Exercise task: Work out how many lines in the listing below include the word "Blender". Give nothing but the number.

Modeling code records
+ + +
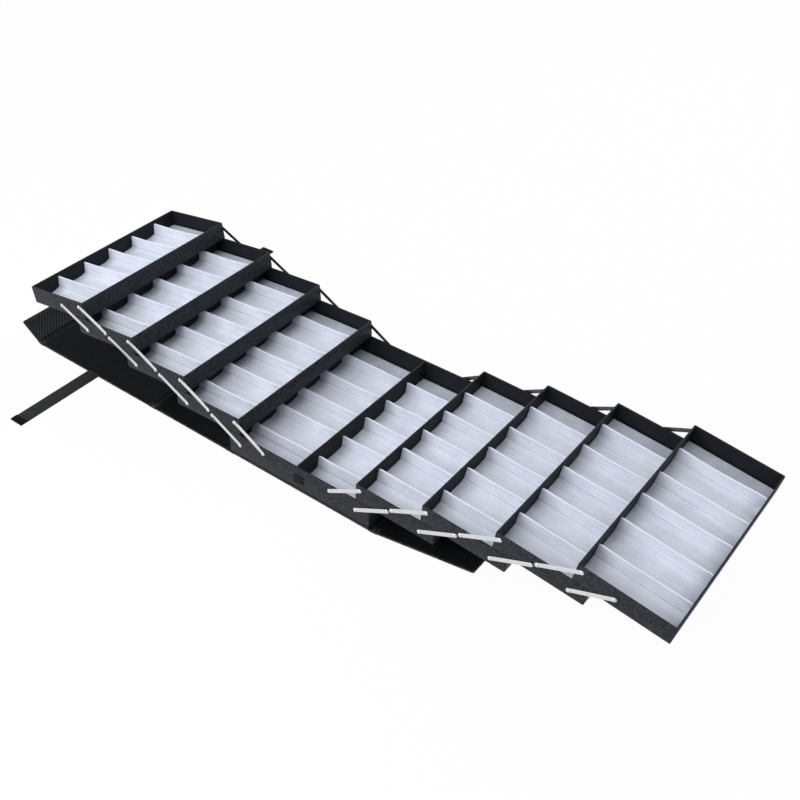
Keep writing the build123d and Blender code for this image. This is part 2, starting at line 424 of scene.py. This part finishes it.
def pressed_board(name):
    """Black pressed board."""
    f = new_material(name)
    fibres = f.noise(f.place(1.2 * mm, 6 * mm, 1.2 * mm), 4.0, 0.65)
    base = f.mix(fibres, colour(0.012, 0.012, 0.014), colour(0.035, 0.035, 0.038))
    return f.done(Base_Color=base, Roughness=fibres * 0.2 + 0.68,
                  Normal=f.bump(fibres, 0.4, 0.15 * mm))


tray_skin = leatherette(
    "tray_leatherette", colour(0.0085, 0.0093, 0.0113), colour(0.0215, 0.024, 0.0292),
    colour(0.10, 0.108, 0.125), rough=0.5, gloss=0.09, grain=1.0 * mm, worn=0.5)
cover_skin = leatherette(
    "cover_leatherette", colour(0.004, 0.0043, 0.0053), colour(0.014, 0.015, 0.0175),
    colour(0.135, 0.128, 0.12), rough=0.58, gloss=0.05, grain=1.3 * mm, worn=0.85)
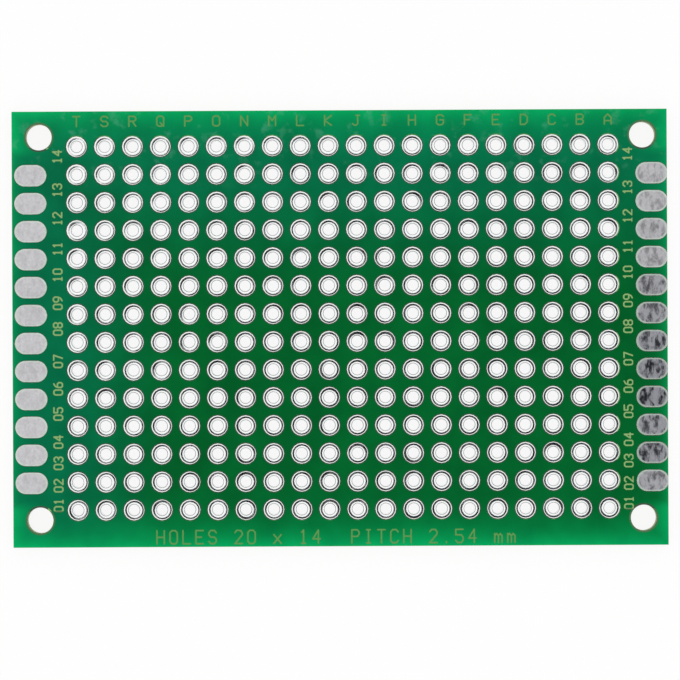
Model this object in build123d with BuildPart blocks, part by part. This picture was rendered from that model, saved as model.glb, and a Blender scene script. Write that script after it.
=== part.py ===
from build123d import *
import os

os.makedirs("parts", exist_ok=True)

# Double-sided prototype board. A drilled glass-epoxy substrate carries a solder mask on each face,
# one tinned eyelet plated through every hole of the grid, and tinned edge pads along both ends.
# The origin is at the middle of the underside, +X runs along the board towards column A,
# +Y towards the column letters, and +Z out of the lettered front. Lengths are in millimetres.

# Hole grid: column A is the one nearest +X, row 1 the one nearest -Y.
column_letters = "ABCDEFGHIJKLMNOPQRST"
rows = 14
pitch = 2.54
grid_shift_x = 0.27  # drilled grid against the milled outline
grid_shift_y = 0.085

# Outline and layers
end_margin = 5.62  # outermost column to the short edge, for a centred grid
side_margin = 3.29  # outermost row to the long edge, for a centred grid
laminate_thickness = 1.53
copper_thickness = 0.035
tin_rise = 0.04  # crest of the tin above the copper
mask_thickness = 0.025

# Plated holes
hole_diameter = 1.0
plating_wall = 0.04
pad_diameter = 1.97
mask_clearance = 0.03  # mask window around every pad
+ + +
Complete answer: 2